● **Set problem**
Lines containing the string "rigid" are to be counted; report the number and nothing more.

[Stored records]

[BEGIN]

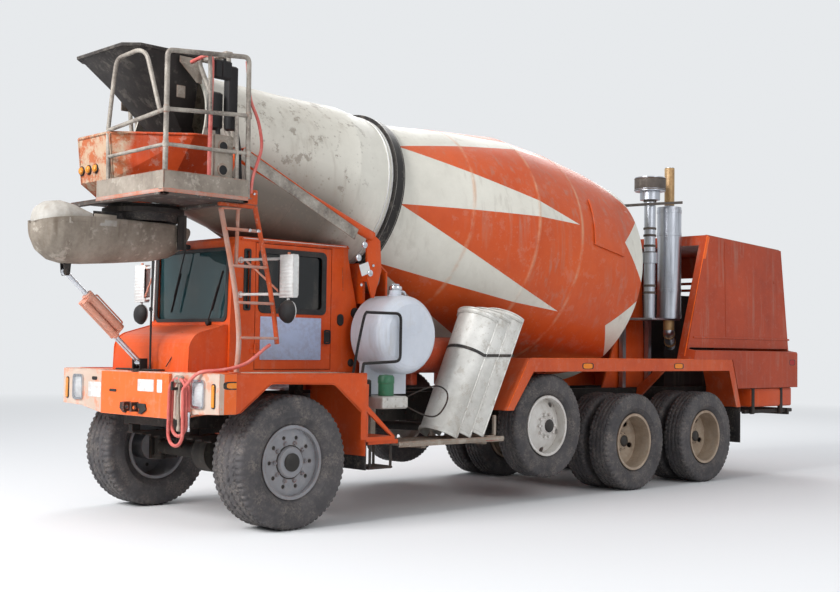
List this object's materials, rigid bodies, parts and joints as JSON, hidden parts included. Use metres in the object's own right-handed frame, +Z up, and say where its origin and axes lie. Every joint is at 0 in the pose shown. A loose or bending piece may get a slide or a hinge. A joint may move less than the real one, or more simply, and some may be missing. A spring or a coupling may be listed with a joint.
{
  "type": "front-discharge concrete mixer truck",
  "caption": "Front-discharge concrete mixer truck with a turning drum, swinging chute, steered front wheels, a lifted axle and opening cab doors.",
  "frame": {"origin": "on the ground under the middle of the truck's outer box", "axes": "+X forwards, +Y to the left side, +Z up"},
  "size_m": [9.81, 2.44, 3.9],
  "materials": {
    "bumper_white": "worn gloss",
    "cab_trim": "matt",
    "crusted_steel": "crusted with concrete",
    "dark_rubber": "matt",
    "disc_grey": "dusty",
    "disc_white": "dusty",
    "drum_paint": "worn gloss with orange bands",
    "frame_black": "satin, dusty",
    "glass": "clear, green tint",
    "grey_steel": "splashed with concrete",
    "hose_rubber": "matt",
    "mirror_housing": "gloss",
    "orange_paint": "gloss",
    "orange_worn": "worn, rusty",
    "pale_aluminium": "dull",
    "rod_chrome": "polished",
    "roller_steel": "worn",
    "silencer_steel": "brushed",
    "tank_white": "gloss, dusty",
    "tyre": "matt"
  },
  "bodies": {
    "truck": {"chassis_frame": "frame_black", "front_bumper": "bumper_white", "front_deck": "orange_paint", "front_axle": "frame_black", "lift_axle": "frame_black", "drive_axles": "frame_black", "cab_shell": "orange_paint", "cab_glass": "glass", "cab_fittings": "cab_trim", "front_pedestal": "orange_worn", "rear_pedestal": "orange_worn", "charge_hopper": "dark_rubber", "discharge_funnel": "orange_worn", "platform": "grey_steel", "ladder": "orange_worn", "side_tanks": "tank_white", "rear_guards": "orange_paint", "side_steps": "grey_steel", "extension_chutes": "pale_aluminium", "mudflaps": "dark_rubber", "mirrors": "mirror_housing", "engine_hood": "orange_paint", "engine_block": "frame_black", "exhaust": "silencer_steel", "air_intake": "silencer_steel", "hose_hook": "frame_black", "hose_run": "hose_rubber", "hose_coil": "hose_rubber"},
    "drum": {"drum_shell": "drum_paint"},
    "roller_left": {"roller_left": "roller_steel"},
    "roller_right": {"roller_right": "roller_steel"},
    "door_left": {"door_left": "orange_paint", "door_glass_left": "glass"},
    "door_right": {"door_right": "orange_paint", "door_glass_right": "glass"},
    "chute_swivel": {"chute_swivel": "frame_black"},
    "chute": {"main_chute": "crusted_steel", "fold_chute": "crusted_steel"},
    "cylinder_foot": {"cylinder_foot": "frame_black"},
    "cylinder_rods": {"cylinder_rods": "rod_chrome"},
    "cylinder_barrels": {"cylinder_barrels": "orange_worn"},
    "cylinder_upper_rod": {"cylinder_upper_rod": "rod_chrome"},
    "knuckle_left": {"knuckle_left": "frame_black"},
    "knuckle_right": {"knuckle_right": "frame_black"},
    "wheel_front_left": {"tyre_front_left": "tyre", "rim_front_left": "disc_grey"},
    "wheel_front_right": {"tyre_front_right": "tyre", "rim_front_right": "disc_grey"},
    "wheel_lift_left": {"tyre_lift_left": "tyre", "rim_lift_left": "disc_white"},
    "wheel_lift_right": {"tyre_lift_right": "tyre", "rim_lift_right": "disc_white"},
    "wheel_drive1_left": {"tyres_drive1_left": "tyre", "rims_drive1_left": "disc_grey"},
    "wheel_drive1_right": {"tyres_drive1_right": "tyre", "rims_drive1_right": "disc_grey"},
    "wheel_drive2_left": {"tyres_drive2_left": "tyre", "rims_drive2_left": "disc_grey"},
    "wheel_drive2_right": {"tyres_drive2_right": "tyre", "rims_drive2_right": "disc_grey"}
  },
  "joints": [
    {"name": "front_wheel_left_spin", "type": "hinge", "parent": "knuckle_left", "child": "wheel_front_left", "pos_m": [3.125, 1.005, 0.545], "axis": [0, 1, 0], "continuous": true},
    {"name": "front_wheel_right_spin", "type": "hinge", "parent": "knuckle_right", "child": "wheel_front_right", "pos_m": [3.125, -1.005, 0.545], "axis": [0, 1, 0], "continuous": true},
    {"name": "lift_wheel_left_spin", "type": "hinge", "parent": "truck", "child": "wheel_lift_left", "pos_m": [-0.115, 1.03, 0.73], "axis": [0, 1, 0], "continuous": true},
    {"name": "lift_wheel_right_spin", "type": "hinge", "parent": "truck", "child": "wheel_lift_right", "pos_m": [-0.115, -1.03, 0.73], "axis": [0, 1, 0], "continuous": true},
    {"name": "drive1_wheel_left_spin", "type": "hinge", "parent": "truck", "child": "wheel_drive1_left", "pos_m": [-1.505, 0.9085, 0.515], "axis": [0, 1, 0], "continuous": true},
    {"name": "drive1_wheel_right_spin", "type": "hinge", "parent": "truck", "child": "wheel_drive1_right", "pos_m": [-1.505, -0.9085, 0.515], "axis": [0, 1, 0], "continuous": true},
    {"name": "drive2_wheel_left_spin", "type": "hinge", "parent": "truck", "child": "wheel_drive2_left", "pos_m": [-2.875, 0.9085, 0.515], "axis": [0, 1, 0], "continuous": true},
    {"name": "drive2_wheel_right_spin", "type": "hinge", "parent": "truck", "child": "wheel_drive2_right", "pos_m": [-2.875, -0.9085, 0.515], "axis": [0, 1, 0], "continuous": true},
    {"name": "steer_left", "type": "hinge", "parent": "truck", "child": "knuckle_left", "pos_m": [3.125, 0.8, 0.545], "axis": [0, 0, 1], "range_deg": [-32, 32]},
    {"name": "steer_right", "type": "hinge", "parent": "truck", "child": "knuckle_right", "pos_m": [3.125, -0.8, 0.545], "axis": [0, 0, 1], "range_deg": [-32, 32]},
    {"name": "door_left_hinge", "type": "hinge", "parent": "truck", "child": "door_left", "pos_m": [3.125, 0.632, 1.8], "axis": [0, 0, 1], "range_deg": [-72, 0]},
    {"name": "door_right_hinge", "type": "hinge", "parent": "truck", "child": "door_right", "pos_m": [3.125, -0.632, 1.8], "axis": [0, 0, 1], "range_deg": [0, 72]},
    {"name": "drum_spin", "type": "hinge", "parent": "truck", "child": "drum", "pos_m": [-2.325, 0, 2.155], "axis": [0.9826, 0, 0.1857], "continuous": true},
    {"name": "roller_left_spin", "type": "hinge", "parent": "truck", "child": "roller_left", "pos_m": [1.82282, 0.53979, 2.12431], "axis": [0.9826, 0, 0.1857], "continuous": true},
    {"name": "roller_right_spin", "type": "hinge", "parent": "truck", "child": "roller_right", "pos_m": [1.82282, -0.53979, 2.12431], "axis": [0.9826, 0, 0.1857], "continuous": true},
    {"name": "chute_slew", "type": "hinge", "parent": "truck", "child": "chute_swivel", "pos_m": [3.845, 0, 2.6], "axis": [0, 0, 1], "range_deg": [-60, 60]},
    {"name": "chute_lift", "type": "hinge", "parent": "chute_swivel", "child": "chute", "pos_m": [3.605, 0, 2.33], "axis": [0, 1, 0], "range_deg": [0, 28]},
    {"name": "cylinder_yaw", "type": "hinge", "parent": "truck", "child": "cylinder_foot", "pos_m": [3.845, 0, 1.33], "axis": [0, 0, 1], "range_deg": [-60.5, 60.5]},
    {"name": "cylinder_tilt", "type": "hinge", "parent": "cylinder_foot", "child": "cylinder_rods", "pos_m": [3.845, 0, 1.33], "axis": [0, 1, 0], "range_deg": [-0.2, 15.09]},
    {"name": "barrel_slide", "type": "slide", "parent": "cylinder_rods", "child": "cylinder_barrels", "axis": [0.7429, 0, 0.6694], "range_m": [-0.2736, 0.002]},
    {"name": "upper_rod_slide", "type": "slide", "parent": "cylinder_barrels", "child": "cylinder_upper_rod", "axis": [0.7429, 0, 0.6694], "range_m": [-0.1834, 0.002]}
  ],
  "couplings": [
    {"joint": "roller_left_spin", "follows": "drum_spin", "ratio": -6.4231},
    {"joint": "roller_right_spin", "follows": "drum_spin", "ratio": -6.4231},
    {"joint": "steer_right", "follows": "steer_left", "ratio": 1},
    {"joint": "cylinder_yaw", "follows": "chute_slew", "ratio": 1},
    {"joint": "cylinder_tilt", "follows": "chute_lift", "ratio": 0.52828},
    {"joint": "barrel_slide", "follows": "chute_lift", "m_per_rad": -0.55375},
    {"joint": "upper_rod_slide", "follows": "chute_lift", "m_per_rad": -0.36916}
  ]
}
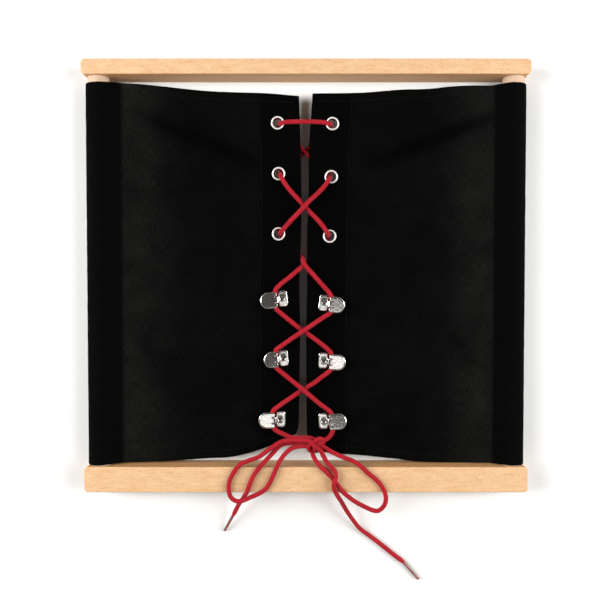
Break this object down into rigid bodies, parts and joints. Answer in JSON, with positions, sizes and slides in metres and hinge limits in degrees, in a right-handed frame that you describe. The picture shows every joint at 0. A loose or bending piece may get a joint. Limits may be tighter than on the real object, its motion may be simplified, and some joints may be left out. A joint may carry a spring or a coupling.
{
  "type": "lacing busy board",
  "caption": "Beech frame whose side dowels hold facing cotton flaps in sleeves, drawn together by a round lace through eyelets and lacing hooks and tied in a bow.",
  "frame": {"origin": "below the middle of the wooden frame, on the surface that it lies on", "axes": "+X along the rails to the right, +Y up the frame towards its top rail, +Z out of its laced front"},
  "size_m": [0.31, 0.3707, 0.0267],
  "materials": {
    "beech": "satin lacquered beech",
    "dowel_beech": "sanded beech",
    "black_cotton": "plain woven cotton",
    "nickel": "nickel plated, polished",
    "red_lace": "round braid",
    "aglet_film": "clear film over red braid"
  },
  "bodies": {
    "frame": {"top_rail": "beech", "bottom_rail": "beech", "left_dowel": "dowel_beech", "right_dowel": "dowel_beech"},
    "left_flap": {"left_flap_cloth": "black_cotton", "left_eyelet_1": "nickel", "left_eyelet_washer_1": "nickel", "left_hook_1": "nickel", "left_hook_washer_1": "nickel", "left_eyelet_2": "nickel", "left_eyelet_washer_2": "nickel", "left_hook_2": "nickel", "left_hook_washer_2": "nickel", "left_eyelet_3": "nickel", "left_eyelet_washer_3": "nickel", "left_hook_3": "nickel", "left_hook_washer_3": "nickel", "lace": "red_lace", "left_bow_loop": "red_lace", "left_lace_end": "red_lace", "left_aglet": "aglet_film"},
    "right_flap": {"right_flap_cloth": "black_cotton", "right_eyelet_1": "nickel", "right_eyelet_washer_1": "nickel", "right_hook_1": "nickel", "right_hook_washer_1": "nickel", "right_eyelet_2": "nickel", "right_eyelet_washer_2": "nickel", "right_hook_2": "nickel", "right_hook_washer_2": "nickel", "right_eyelet_3": "nickel", "right_eyelet_washer_3": "nickel", "right_hook_3": "nickel", "right_hook_washer_3": "nickel", "bow_knot": "red_lace", "right_bow_loop": "red_lace", "right_lace_end": "red_lace", "right_aglet": "aglet_film"}
  },
  "joints": [
    {"name": "left_flap_hinge", "type": "hinge", "parent": "frame", "child": "left_flap", "pos_m": [-0.1455, 0, 0.01], "axis": [0, -1, 0], "range_deg": [0, 6], "deforming": ["lace"]},
    {"name": "right_flap_hinge", "type": "hinge", "parent": "frame", "child": "right_flap", "pos_m": [0.1455, 0, 0.01], "axis": [0, 1, 0], "range_deg": [0, 6]}
  ],
  "couplings": [
    {"joint": "right_flap_hinge", "follows": "left_flap_hinge", "ratio": 1}
  ]
}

[END]

● **Task answer**
2